GARIBALDI: UN EROE POPOLARE

    GARIBALDI: UN EROE POPOLARE

    Garibaldi, nonostante il trascorrere del tempo, è più che mai vivo nell’anima e nella fantasia di tutti noi anche ai nostri giorni.

    Effettivamente, è l’eroe più conosciuto del Risorgimento ed è facile capire il perché di tanta perdurante popolarità. In primo luogo, Garibaldi è stato un figlio del popolo, ha difeso gli oppressi, dimostrandosi generoso coi vinti e implacabile coi nemici della libertà. Egli combatté lealmente, si sacrificò al pari dei suoi limiti e non volle trarre nessun utile dalle sue imprese.

    In particolare, l’esordio del condottiero è ambientato nel 1849, a Roma, in difesa della giovane Repubblica. Quando i Francesi crebbero ulteriormente le loro forze, a discapito dei difensori della Repubblica ormai allo stremo, Garibaldi lasciò Roma tentando di rifugiarsi, con un piccolo esercito, a Venezia: si trattò però di un’impresa che non ebbe buon esito. Così, inseguito da tre eserciti, portò i suoi uomini, con una marcia conosciuta come il capolavoro dell’arte militare, sino a San Marino. Successivamente cercò di raggiungere nuovamente Venezia ma questa volta venne braccato dagli Austriaci. Nel tentativo di fuggire si mise in salvo in Toscana, dove le armate austriache iniziarono a pattugliare ogni strada e ogni sentiero in sua ricerca.

    Nel 1859, alla vigilia della Seconda Guerra d’Indipendenza, Garibaldi tornò ancora una volta al servizio della patria. Ai suoi ordini venne assegnata una piccola unità destinata ad operare in un settore di poca importanza. Tuttavia, durante una delle sue imprese, il Generale riuscì finalmente a sconfiggere gli Austriaci a Varese, a San Fermo.

    A seguito della cessione di Nizza alla Francia, nel rispetto della Pace di Villafranca, egli dovette però vedere la sua terra natale strappata all’Italia. Protestò quindi con tutte le sue forze e non abbandonò la causa italiana.

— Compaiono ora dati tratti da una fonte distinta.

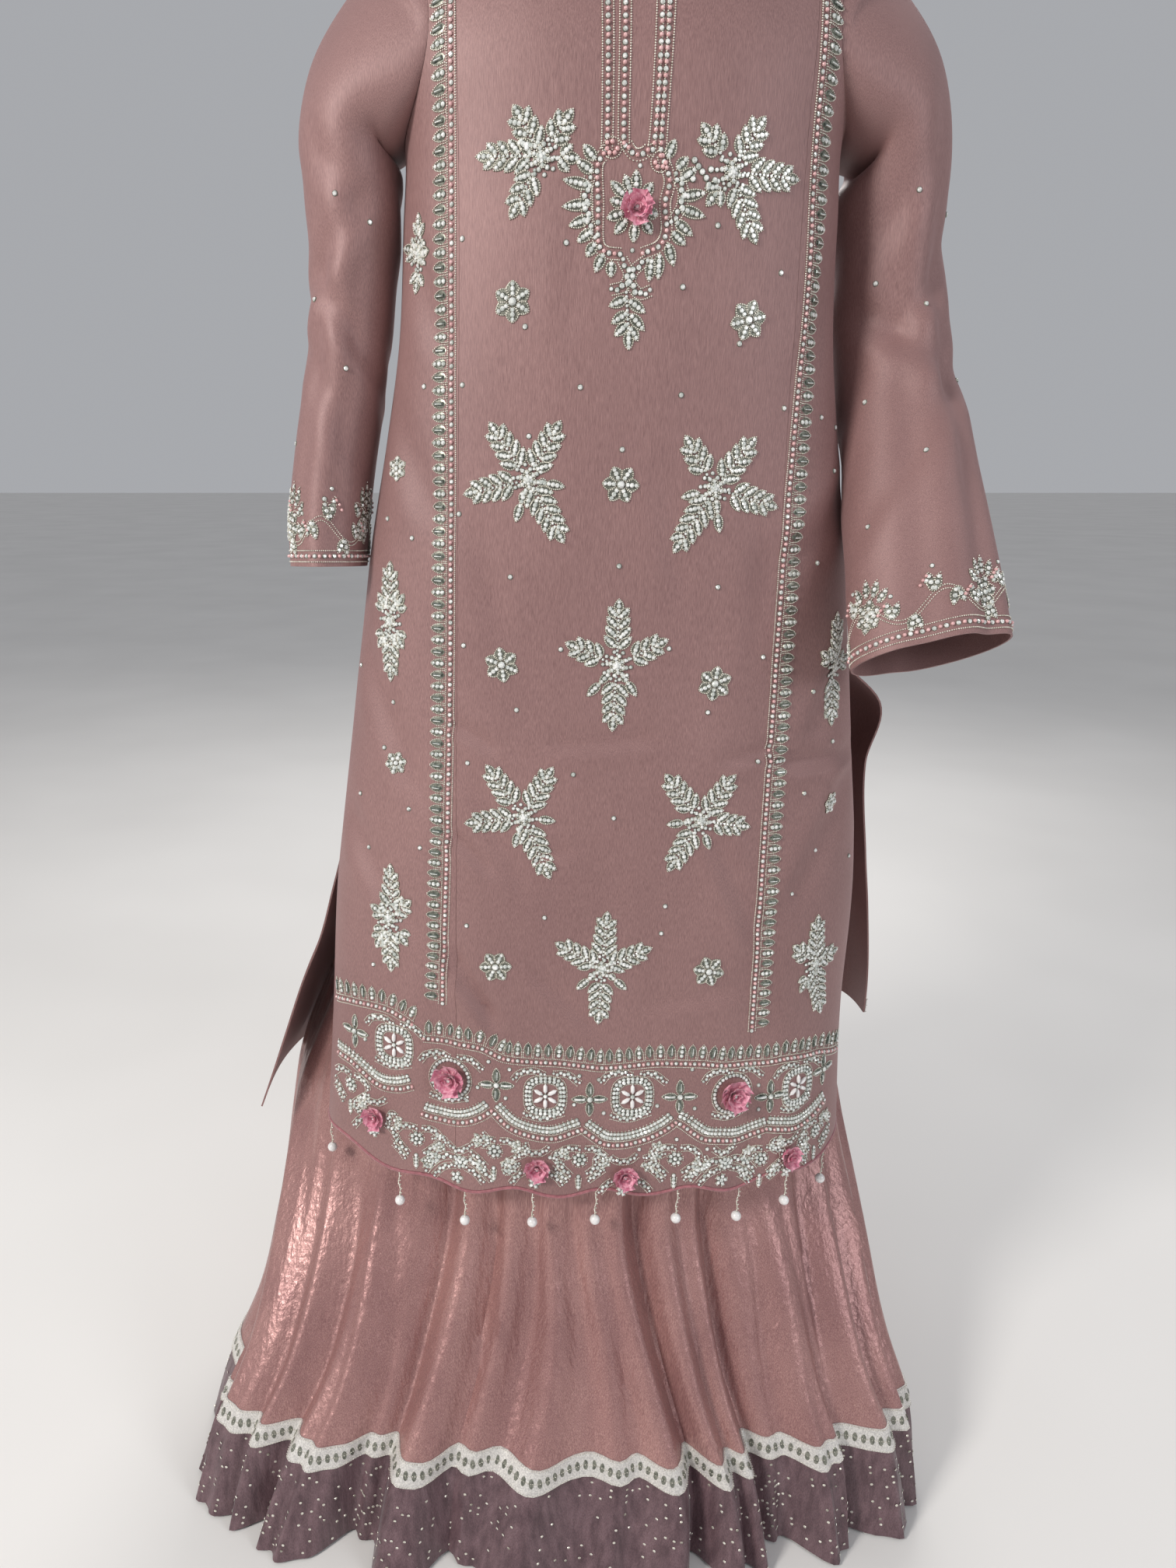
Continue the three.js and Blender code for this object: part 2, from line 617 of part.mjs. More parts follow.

    L’anno successivo, partì per la Sicilia con la Spedizione dei Mille: era cosciente della difficile impresa alla quale stava andando incontro, ma non esitò ad affrontare la temeraria iniziativa. Così, nel giro di pochi mesi fece crollare il Regno delle Due Sicilie venendo acclamato dovunque come «il liberatore». Avrebbe potuto divenire il nuovo re, essendo amato alla follia dal popolo, ma lealmente consegnò l’Italia Meridionale a Vittorio Emanuele II.

    Nel 1862 cercò di liberare Roma partendo dalla Sicilia, ma venne bloccato sull’Aspromonte dai soldati italiani inviategli contro dallo stesso governo. Venne così imprigionato a Varignano, ma nel 1866 fu nuovamente in prima linea per la Terza Guerra d’Indipendenza. Nonostante il fronte operativo assegnatogli fosse limitato e non disponesse di una solida truppa, egli riuscì a vincere gli Austriaci a Monte Snello a Bezzecca, dando vita alle uniche vittorie italiane in quella guerra.

    Nel 1867 ripropose un altro tentativo per liberare Roma. I Francesi, però, bloccarono i garibaldini a Mentana e il Generale dovette abbandonare il territorio dello Stato Pontificio.

    Dopo qualche anno, tornato nuovamente in Italia, venne arrestato e condotto a Caprera.

    Nel 1870 corse in Francia per difendere la Repubblica aggredita dai Prussiani e riuscì ad avere la vittoria a Digione. Una volta crollata la Repubblica dovette però fare ritorno a Caprera, dalla quale era impossibilitato a muoversi ancora. Solo nel 1881, un anno prima della sua morte, gli fu concesso una rapida visita alle città d’Italia, acclamato dal popolo che lo aveva tanto amato. Morì nel 1882.